By SCOTT BAUER
MADISON, Wis. (AP) — Wisconsin insurance companies, healthcare providers and others announced an agreement Tuesday to do away for most patients with authorization requirements that can slow the prescription of drugs to treat people fighting substance abuse.
Those involved with the deal, announced at the state Capitol, heralded it as an advancement in the fight against addiction. The agreement will expand access to medication-assisted treatment — a method used to help those addicted to opioids — to more than a million patients, said state Rep. John Nygren.
“This is a monumental change,” Nygren said.
Most insurance companies require that before doctors can prescribe a medication to treat substance abuse, they must get authorization from patients’ insurance providers. Under the deal, prior authorization will not be needed in most cases, Nygren said. Health insurers agreed to cover at least one product to treat opioid addiction, such as naloxone or Narcan, without pre-approval.
“This agreement will impact lives,” Nygren said. “It will save lives.”
There is no formal written agreement or law change, Nygren said, just a commitment from insurance companies and others to make the change. Representatives from those taking part in the agreement said they would immediately make the change if they hadn’t already.
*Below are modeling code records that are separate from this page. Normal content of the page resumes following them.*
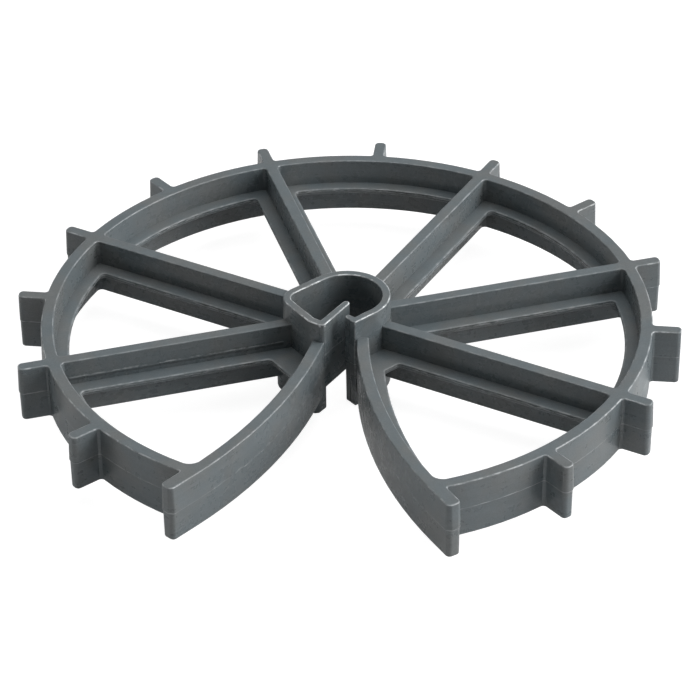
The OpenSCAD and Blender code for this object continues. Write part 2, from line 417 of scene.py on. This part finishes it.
def surface(t):
    """What the plastic varies with: the place, the way the face looks, and the noises there."""
    where = add_node(t, "ShaderNodeTexCoord").outputs["Object"]
    place = add_node(t, "ShaderNodeSeparateXYZ")
    t.links.new(where, place.inputs[0])
    facing = add_node(t, "ShaderNodeSeparateXYZ")
    t.links.new(add_node(t, "ShaderNodeNewGeometry").outputs["True Normal"], facing.inputs[0])
    s = SimpleNamespace(x=place.outputs["X"], y=place.outputs["Y"], height=place.outputs["Z"])
    s.upright = ranged(t, maths(t, "ABSOLUTE", facing.outputs["Z"]), *UPRIGHT, 1, 0)
    around = total(t, product(t, s.x, s.x), product(t, s.y, s.y))
    s.rim = maths(t, "GREATER_THAN", around, (RIM_OUTSIDE * MM) ** 2)
    s.hub = maths(t, "LESS_THAN", around, (HUB_OUTSIDE * MM) ** 2)
    for name, (cells, detail, rough) in NOISES.items():
        setattr(s, name, stretched_noise(t, where, cells, detail, rough))
    s.striae = product(t, s.striae, s.upright, s.rim)
    s.streak = product(t, ranged(t, s.runs, *STREAK_RANGE), s.upright)
    return s


def body_colour(t, s):
    """Cool and warm clouds, pale mottle, dark grain and pale flow marks."""
    colour = mixed(t, ranged(t, s.clouds, *CLOUD_RANGE), COOL, WARM)
    colour = mixed(t, product(t, ranged(t, s.mottle, *MOTTLE_RANGE), MOTTLE_SHARE), colour, PALE)
    colour = mixed(t, product(t, ranged(t, s.grain, *GRAIN_RANGE), GRAIN_SHARE), colour, DARK)
    return mixed(t, product(t, s.streak, STREAK_SHARE), colour, PALE)


def rubbed_and_highlit_edges(t, s, colour):
    """The colour with its rounded edges painted pale: partly wear, partly a painted highlight that stands in
    for the glint on the roundings.
    """
    edge = add_node(t, "ShaderNodeAttribute", attribute_name="edge").outputs["Fac"]
    low, high = RUBBED_AND_HIGHLIT_HEIGHTS
    edge = product(t, edge, ranged(t, s.height, low * MM, high * MM, RUBBED_AND_HIGHLIT_LOW, 1))
    worn_and_highlit = product(t, edge, ranged(t, s.flecks, *RUBBED_AND_HIGHLIT_FLECKS))
    low, high = HUB_TOP
    hub_top = product(t, s.hub, ranged(t, s.height, low * MM, high * MM))
    share = total(t, product(t, s.rim, RUBBED_AND_HIGHLIT_RIM), RUBBED_AND_HIGHLIT_SHARE, product(t, hub_top, RUBBED_AND_HIGHLIT_HUB))
    return mixed(t, product(t, worn_and_highlit, share), colour, SCUFF_AND_HIGHLIGHT)


def parting_line(t, s, colour):
    """The colour with a painted highlight on the line where the mould's halves met, and a band of painted
    shade above it, off the rim.
    """
    calm = less(t, 1.0, product(t, s.rim, RIM_CALM))
    ripple = product(t, less(t, s.mottle, 0.5), calm, RIPPLE * MM)
    tongue = wall_mask(t, s.x, s.y, TONGUE)
    level = less(t, s.height, ripple, product(t, tongue, (TONGUE_LINE_Z - MID_Z) * MM))
    z, half, share = PARTING_HIGHLIGHT
    line = product(t, band(t, level, z, half), s.upright, ranged(t, s.flecks, *PARTING_FLECKS))
    colour = mixed(t, product(t, line, share), colour, SCUFF_AND_HIGHLIGHT)
    z, half, share = PARTING_SHADE
    groove_shade = product(t, band(t, level, z, half), s.upright, ranged(t, s.clouds, *PARTING_SHADE_CLOUDS))
    return mixed(t, product(t, groove_shade, less(t, 1.0, s.rim), share), colour, GROOVE_SHADE)


def witness_line(t, s, colour):
    """The colour with the jagged line on one spoke, painted as shade under it and highlight flecks on top."""
    marked = wall_mask(t, s.x, s.y, MARKED_WALL)
    jagged = less(t, s.height, product(t, s.flecks, MARK_JAGS * MM))
    z, half, share = MARK_SHADE_UNDER
    colour = mixed(t, product(t, band(t, jagged, z, half), marked, share), colour, GROOVE_SHADE)
    z, half, share = MARK_HIGHLIGHT_OVER
    highlight_on_top = product(t, band(t, jagged, z, half), marked, ranged(t, s.flecks, *MARK_FLECKS))
    return mixed(t, product(t, highlight_on_top, share), colour, SCUFF_AND_HIGHLIGHT)


def roughness(t, s):
    """Semi-gloss, duller on flow marks, polishing lines and flat faces."""
    return total(
        t,
        ranged(t, s.mottle, *ROUGHNESS),
        product(t, s.streak, STREAK_ROUGHNESS),
        product(t, s.striae, STRIAE_ROUGHNESS),
        product(t, less(t, 1.0, s.upright), FLAT_ROUGHNESS),
    )


def relief(t, s):
    """The surface's height in metres."""
    return total(t, *(product(t, getattr(s, name), high * MM) for name, high in RELIEF.items()))


def plastic():
    """Semi-gloss dark slate-grey plastic with flow marks, polishing lines, mould lines painted with shade and
    highlight, and edges painted pale with wear and highlight.
    """
    m = bpy.data.materials.new("slate_plastic")
    m.use_nodes = True
    t = m.node_tree
    bsdf = t.nodes["Principled BSDF"]
    s = surface(t)
    colour = witness_line(t, s, parting_line(t, s, rubbed_and_highlit_edges(t, s, body_colour(t, s))))
    t.links.new(colour, bsdf.inputs["Base Color"])
    t.links.new(roughness(t, s), bsdf.inputs["Roughness"])
    bump = add_node(t, "ShaderNodeBump", {"Strength": 1.0, "Distance": 1.0})
    t.links.new(relief(t, s), bump.inputs["Height"])
    t.links.new(bump.outputs[0], bsdf.inputs["Normal"])
    return m


# ---- The studio


def floor_material():
    """Pale paper that shows white to the camera and bounces the lamps' light back to the object."""
    m = bpy.data.materials.new("floor")
    m.use_nodes = True
    t = m.node_tree
    t.nodes.remove(t.nodes["Principled BSDF"])
    diffuse = add_node(t, "ShaderNodeBsdfDiffuse")
    glow = add_node(t, "ShaderNodeEmission")
    both = add_node(t, "ShaderNodeAddShader")
    path = add_node(t, "ShaderNodeLightPath").outputs
    camera = path["Is Camera Ray"]
    colour = total(t, product(t, less(t, 1.0, camera), FLOOR_BOUNCE), FLOOR_COLOUR)
    t.links.new(colour, diffuse.inputs["Color"])
    mirrored = maths(t, "MAXIMUM", path["Is Glossy Ray"], path["Is Transmission Ray"])
    mirrored = product(t, mirrored, MIRRORED_GLOW)
    seen = maths(t, "MAXIMUM", product(t, camera, FLOOR_GLOW), mirrored)
    t.links.new(seen, glow.inputs["Strength"])
    t.links.new(diffuse.outputs[0], both.inputs[0])
    t.links.new(glow.outputs[0], both.inputs[1])
    t.links.new(both.outputs[0], t.nodes["Material Output"].inputs["Surface"])
    return m


def add_floor():
    """A pale floor with the object's shadow on it."""
    mesh = bpy.data.meshes.new("floor")
    r = FLOOR_HALF
    mesh.from_pydata([(-r, -r, 0), (r, -r, 0), (r, r, 0), (-r, r, 0)], [], [(0, 1, 2, 3)])
    mesh.materials.append(floor_material())
    floor = bpy.data.objects.new("floor", mesh)
    bpy.context.scene.collection.objects.link(floor)


def add_lamp(name, at, size, power):
    """A soft square lamp that faces the origin."""
    light = bpy.data.lights.new(name, "AREA")
    light.shape = "SQUARE"
    light.size = size
    light.energy = power
    o = bpy.data.objects.new(name, light)
    o.location = at
    o.rotation_euler = (-Vector(at)).to_track_quat("-Z", "Y").to_euler()
    bpy.context.scene.collection.objects.link(o)


def add_world():
    """A plain dark surround; the camera sees the floor alone."""
    w = bpy.data.worlds.new("studio")
    bpy.context.scene.world = w
    w.use_nodes = True
    background = w.node_tree.nodes["Background"]
    background.inputs["Color"].default_value = (1, 1, 1, 1)
    background.inputs["Strength"].default_value = WORLD_STRENGTH


def add_camera():
    """The photo's camera."""
    cam = bpy.data.cameras.new("camera")
    cam.sensor_width = SENSOR_MM
    cam.lens = FOCAL_PX / PICTURE_PX * SENSOR_MM
    cam.shift_x = (PICTURE_PX / 2 - CENTRE_PX[0]) / PICTURE_PX
    cam.shift_y = (CENTRE_PX[1] - PICTURE_PX / 2) / PICTURE_PX
    cam.clip_start, cam.clip_end = CLIP
    o = bpy.data.objects.new("camera", cam)
    up = -CAMERA_DOWN
    back = CAMERA_RIGHT.cross(up)
    turn = Matrix((CAMERA_RIGHT, up, back)).transposed()
    o.matrix_world = Matrix.Translation(Vector(CAMERA_AT) * MM) @ turn.to_4x4()
    bpy.context.scene.collection.objects.link(o)
    bpy.context.scene.camera = o


chair = dressed_copy(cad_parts[NODE], "chair_moulding")
chair.data.materials.append(plastic())
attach(chair, "root")
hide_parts(NODE)

add_floor()
add_world()
for name, (at, size, power) in LAMPS.items():
    add_lamp(name, at, size, power)
add_camera()
bpy.context.scene.view_settings.view_transform = "Standard"
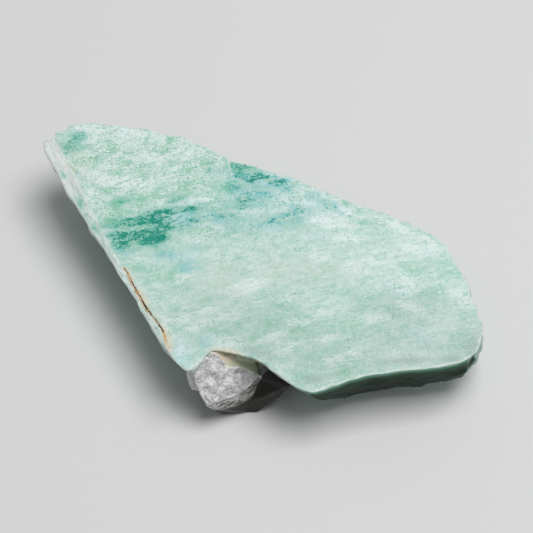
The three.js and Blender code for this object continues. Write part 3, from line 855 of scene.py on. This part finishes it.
# %% The flecks group
def flecks_group():
    """Dots of about a size in metres, in a share of the cells of a Voronoi texture."""
    tree, given, out = new_group("flecks", ["Size", "Share"], ["Mask"])
    cells = add(tree, "ShaderNodeTexVoronoi",
                {"Vector": given["Vector"], "Scale": calc(tree, "DIVIDE", 1, given["Size"])})
    chosen = add(tree, "ShaderNodeSeparateColor", {"Color": cells.outputs["Color"]}).outputs[0]
    inside = calc(tree, "SUBTRACT", 1, ramped(tree, cells.outputs["Distance"], 0.15, 0.4))
    put(tree, out["Mask"], calc(tree, "MULTIPLY", inside, calc(tree, "LESS_THAN", chosen, given["Share"])))
    return tree


FLECKS = flecks_group()
print(FLECKS.name, "group:", len(FLECKS.nodes), "nodes")

# %% [markdown]
# ## Using the groups
#
# A material places a group once for each set of streaks or flecks and gives it its own numbers. Everything
# reads Object coordinates, which are metres from the piece's origin, so a size in millimetres stays true
# wherever the piece stands. A table of streaks keeps a material's numbers in one place.

# %% Use the groups in a material
def new_material(name):
    """A new material: itself, its node tree, its shader and the place on the piece."""
    material = bpy.data.materials.new(name)
    material.use_nodes = True
    tree = material.node_tree
    return material, tree, tree.nodes["Principled BSDF"], add(tree, "ShaderNodeTexCoord").outputs["Object"]


def streaks(tree, vector, turn, along, across, seed, roughness=0.6, wisps=0.4):
    """Streaks in a material, soft and as threads: the turn in radians and the sizes in millimetres."""
    made = add(tree, "ShaderNodeGroup", node_tree=STREAKS)
    for name, value in {"Vector": vector, "Turn": turn, "Along": along * MM, "Across": across * MM,
                        "Seed": seed, "Roughness": roughness, "Wisps": wisps}.items():
        put(tree, made.inputs[name], value)
    return made.outputs["Soft"], made.outputs["Threads"]


def streak_set(tree, place, table):
    """The soft streaks and the threads for each row of a table, by name."""
    made = {name: streaks(tree, place, *numbers) for name, numbers in table.items()}
    return {name: soft for name, (soft, _) in made.items()}, {name: thin for name, (_, thin) in made.items()}


def flecks(tree, vector, size, share):
    """Flecks in a material: the size in millimetres and the share of cells that have one."""
    made = add(tree, "ShaderNodeGroup", node_tree=FLECKS)
    for name, value in {"Vector": vector, "Size": size * MM, "Share": share}.items():
        put(tree, made.inputs[name], value)
    return made.outputs["Mask"]


# %% [markdown]
# ## The amazonite's streaks and tones
#
# The finish is built the way the stone is: a green ground, a white veil over it, and the frost, the stains,
# the painted highlight on the rim and the painted shade on the front right wall last. All of them are broken
# up by the same few sets of streaks, from clouds of several millimetres to a fine fleece. That ties the
# layers together, as the real grain does. First the tones from the ovals are turned into lace: a share of an
# attribute is multiplied by the streaks, so that a patch is solid in its middle and ragged at its edge.

# %% Streaks and lacy tones
ACROSS = math.radians(-50)
STRIP_TURN = math.radians(-32)
STONE_STREAKS = {  # turn, length and width in millimetres, seed, roughness, wisps
    "clouds": (GRAIN, 7, 4, 1.3, 0.5, 0.8),
    "hues": (GRAIN, 6, 3.5, 8.3, 0.5, 0.5),
    "lamellae": (GRAIN, 3.4, 1.1, 2.7, 0.6, 0.9),
    "fleece": (GRAIN, 1.3, 0.85, 3.1, 0.72, 1.4),
    "crossing": (ACROSS, 1.5, 0.8, 4.9, 0.72, 1.4),
    "fine": (GRAIN, 0.6, 0.42, 6.7, 0.6, 1.0),
    "slits": (STRIP_TURN, 3.0, 0.4, 23.9, 0.6, 0.8),
    "splits": (STRIP_TURN, 4.0, 0.5, 21.7, 0.6, 0.6),
}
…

Those taking part in the agreement are Anthem Blue Cross and Blue Shield; Children’s Community Health Plan; Dean Health Plan; Network Health; MercyCare Health Plans; Quartz; Security Health Plan; United Healthcare; and WPS Health Solutions.
Doctors, insurance-plan directors, top officials of hospitals and others all heralded the deal.
“We know this agreement today is going to save lives in Wisconsin,” said Kevin Roy, chief public policy officer for Shatterproof, a national nonprofit group that works to combat opioid addictions.
Eric Borgerding, president of the Wisconsin Hospital Association, said in a statement that authorization agreements often put up barriers to people seeking treatment, establishing unnecessary administrative burdens to health care providers trying to treat people with addictions.
Any delay in treatment can lead to patients relapsing back into addiction, so removing this barrier will help them remain sober, said Dr. David Galbis-Reig, president of the Wisconsin Society of Addiction Medicine.
Nygren, a Republican from Marinette, has worked for years to combat the state’s opioid plague. Nygren’s own daughter has struggled with addiction and he’s told her story as he’s overseen work on more than two dozen law changes, known as the HOPE agenda, since 2014.
The state Assembly on Tuesday was also scheduled to pass a package of bills that are part of the HOPE agenda designed to combat addiction and make it easier to treat pain without prescribing opioids.
One bill would prohibit penalizing state employees for using medication-assisted treatments for opioid addiction. Under another proposal, county jails would have easier access and training to use Narcan, which is given to rapidly reverse an opioid addiction. Another measure would create a Medicaid benefit for peer recovery coach services.